People rarely say exactly what they mean. Let your characters dodge, hint, or contradict themselves. In longer scripts, subtext is a secret weapon: an audience reading between the lines is an engaged audience. With an engaged audience, every little twist or joke lands harder. On-the-nose dialogue is boring; give your characters layers and let the humor or drama do some heavy lifting. (WARNING: this is not ALWAYS useful in sketch comedy. Sometimes you still don’t want or need characters to be 100% upfront all the time, but when you’re getting IN and getting OUT as fast as possible…sometimes sign posting helps more than it hurts.)
5. Trim the fat.
If a line doesn’t reveal character, push the scene forward, or land a laugh—cut it. Every word counts. Every line counts. Every bit of ink on page COUNTS. In comedy or drama, efficiency = punch. Shorter lines read faster, hit harder, and make room for beats, pauses, and reactions. Less is almost always more, especially on page. Scripts are ALL about efficiency. If you can identify and trim useless words, lines, and moments…NOTHING CAN STOP YOU!

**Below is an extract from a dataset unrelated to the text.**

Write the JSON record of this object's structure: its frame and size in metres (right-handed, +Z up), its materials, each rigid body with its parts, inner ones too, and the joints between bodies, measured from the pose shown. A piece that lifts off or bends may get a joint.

6. Use action beats to break it up.
Remember what I said about pacing? (It was something about “everything”?) Long chunks of unbroken can feel like a ping-pong match. In small bursts, that’s great. But the second it starts to feel rote or boring, you’re in trouble. Avoid this by sprinkling in physical actions: sips of coffee, side-eyes, making out, clipping coupons, murdering someone: whatever!. Beats like this not only give actors something to do, they add rhythm, tension, and subtle humor, while keeping the page visually dynamic.
7. Literally say it out loud.
This is your fast-track to spotting clunky lines. Dialogue that looks fine on the page can stumble in the ear. Read it aloud yourself or have someone perform it with you. You’ll hear where pacing slows, jokes don’t land, or characters start sounding the same. I often approach scene writing as improv (but I have to play all the characters). This means saying lines out (and owning them!) as I go, and helps me avoid getting stuck in chunky, sentence-filled dialogue.
8. Mine the silence.
Occasionally, what a character doesn’t say can be louder (or at least more important) than what they do say. A pause, a single-word reply, or a refusal to answer can carry just as much emotional weight. Silence also builds tension or delivers a necessary beat that lands a great joke. Use silence strategically—it’s dramatic punctuation that gives your audience space to feel. PACING PACING PACING. ALWAYS, we’re talking about pacing. We’re always talking about pacing. We’re talking about pacing, always.
9. Let characters mishear or misunderstand.
Real conversations are messy. To make your scripted conversations sound more naturalistic, let characters trip over each other, misinterpret intentions, and correct themselves. Miscommunication isn’t a mistake, it’s a basic human thing. It can add humor, tension, and unpredictability. Just don’t confuse character misunderstandings with audience misunderstandings. We generally try to avoid purposely misleading the audience (and if you do, you better have a very good reason). But, sometimes a character misunderstanding something leads to the audience having a better understanding: this is where that classic thematic magic happens in sitcoms.
10. Keep and build tension.
Even casual conversations hum with unspoken dynamics: power struggles, secret crushes, jealousy, or annoyance. If every line is neutral or too similar to the one preceding it, the scene dies. Let tension breathe, simmer, and leak through, and the audience will also breathe, simmer, and leak through…Or at least laugh and then clap when the credits roll.
You want to put your audience on a train. As long as that train chugs forward, you can make stops, pick up passengers, change the schedule, leave the dining car behind in Sacramento–anything as long as it serves your story (or joke!)–and the audience won’t get off until the train stops at their house. (These are Polar Express rules, I don’t make them up!) Good dialogue thrives on that chugga-chugga, that hum, that undercurrent. Oh, also, please don’t forget this part: PACING.